Comparisons with Marikana could be made to the Soweto Uprising, the Sharpeville Massacre and other urban struggles. Yet, the Marikana strikes bore resemblance to other historical events. One example is the Mpondo Revolts of the 1960s, in which rural dwellers revolted against corrupt chiefs, met on mountains and organized alternative networks of governance that came to be called mountain committees or iKhongo. Their revolts too led to a massacre at Ngquza Mountain in 1960. The mountain was seen not only as a space of refuge and a good vantage and look-out point, but also as a sacred and religious space, exclusively for men, to communicate with the ancestors and gods and perform prayers sometimes involving muthi, especially during times of war.
Whilst the strikes at Marikana were about a living wage, these markers of difference lead us not only to other political forms but also to other political demands. One of them has been that Lonmin is on land owned by the Tswana Traditional Authority. Whenever mineworkers and their families who now live in Nkaneng, the shack-settlement below the mountain, approach the mine and local authority for proper housing, they are told that the land is not for them and that they have land in the Eastern Cape. In other words, ethnic difference and the idea that Xhosa people actually “belong” in the Eastern Cape, and are merely temporary laborers at the mine, continues to deny them a space at Marikana, regardless of how long they have lived and worked there.

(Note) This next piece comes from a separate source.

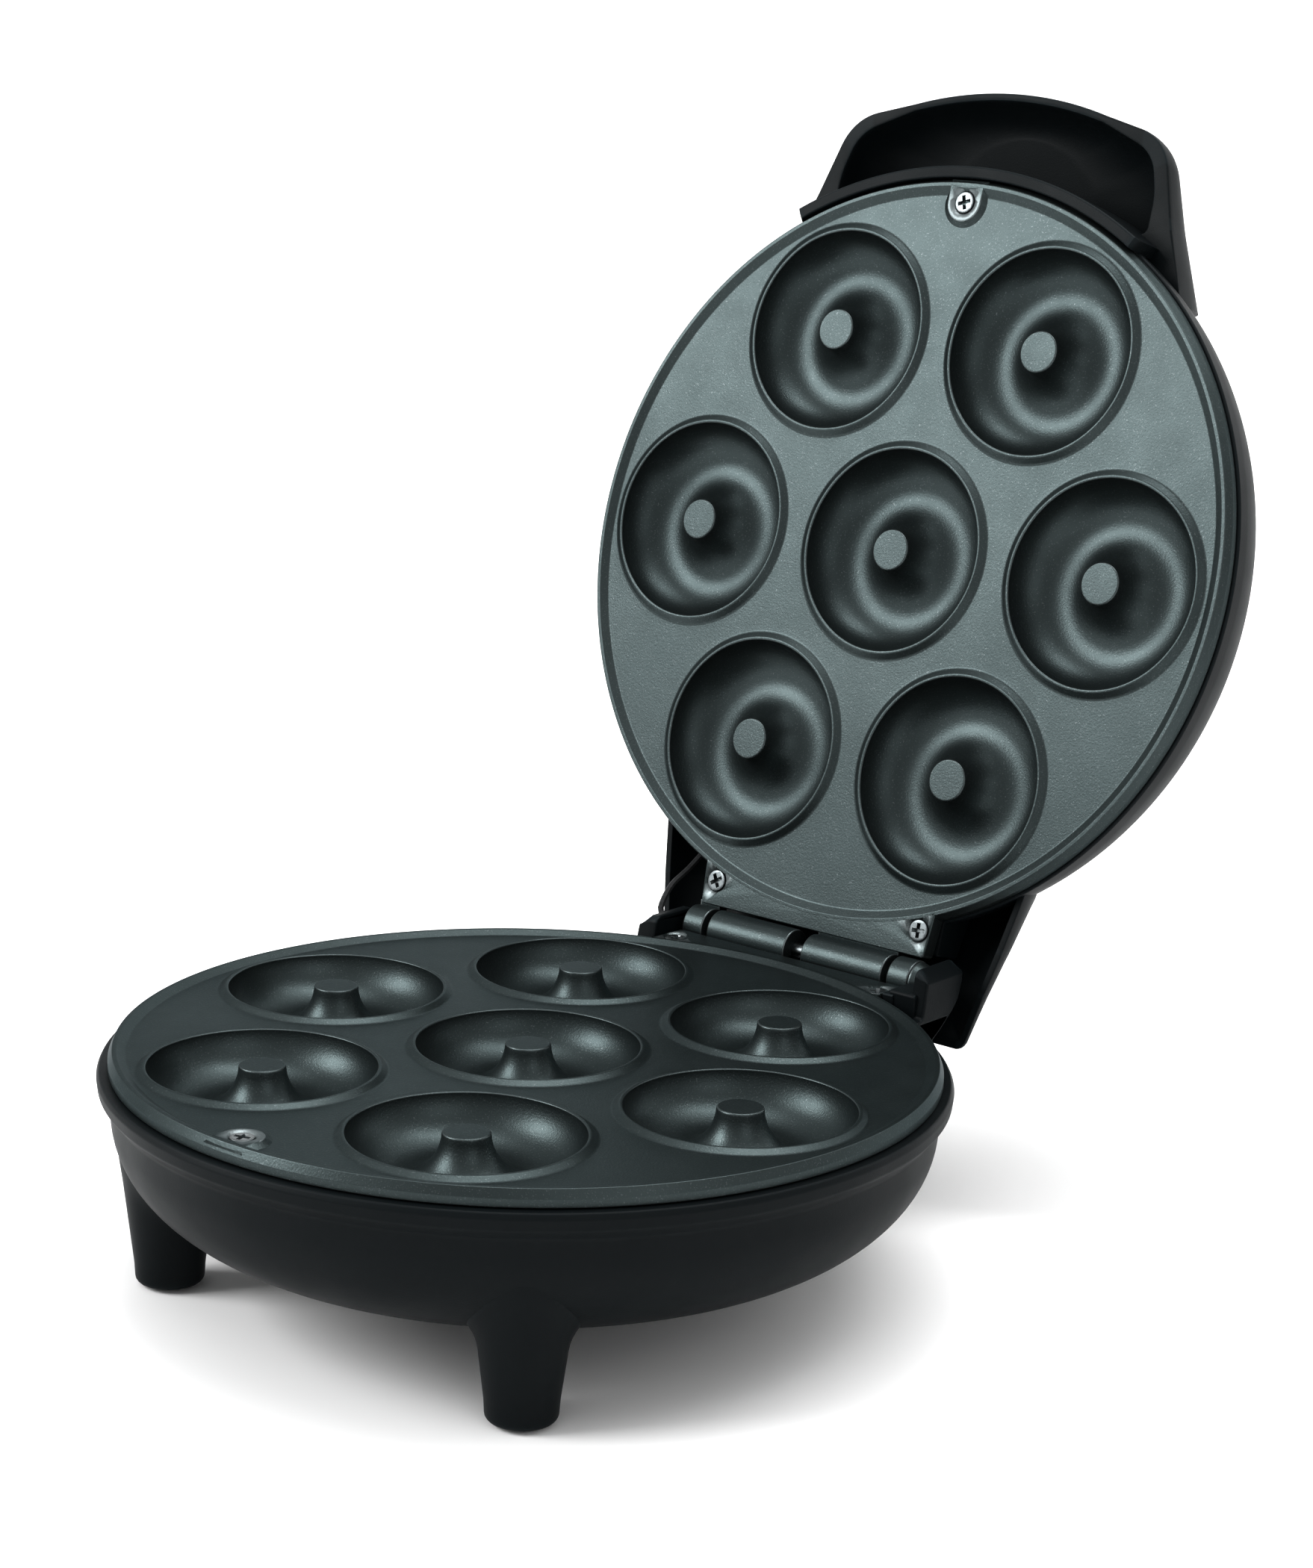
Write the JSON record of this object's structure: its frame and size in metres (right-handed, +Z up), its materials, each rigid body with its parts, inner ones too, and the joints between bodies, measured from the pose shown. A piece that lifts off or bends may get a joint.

Marikana shows us how far we have yet to go in our decolonization process, not merely to dismantle corrupt forms of governance and ownership, but also to expand our definitions of politics and the forms in which it should appear. In a country where popular protests happen every day and are seen by many in the state and society to be irrational outbursts of violence, or where Helen Zille calls residents of shack settlements in Cape Town refugees from the Eastern Cape, we have to think seriously about who is seen as citizen, and how we are able to make political demands.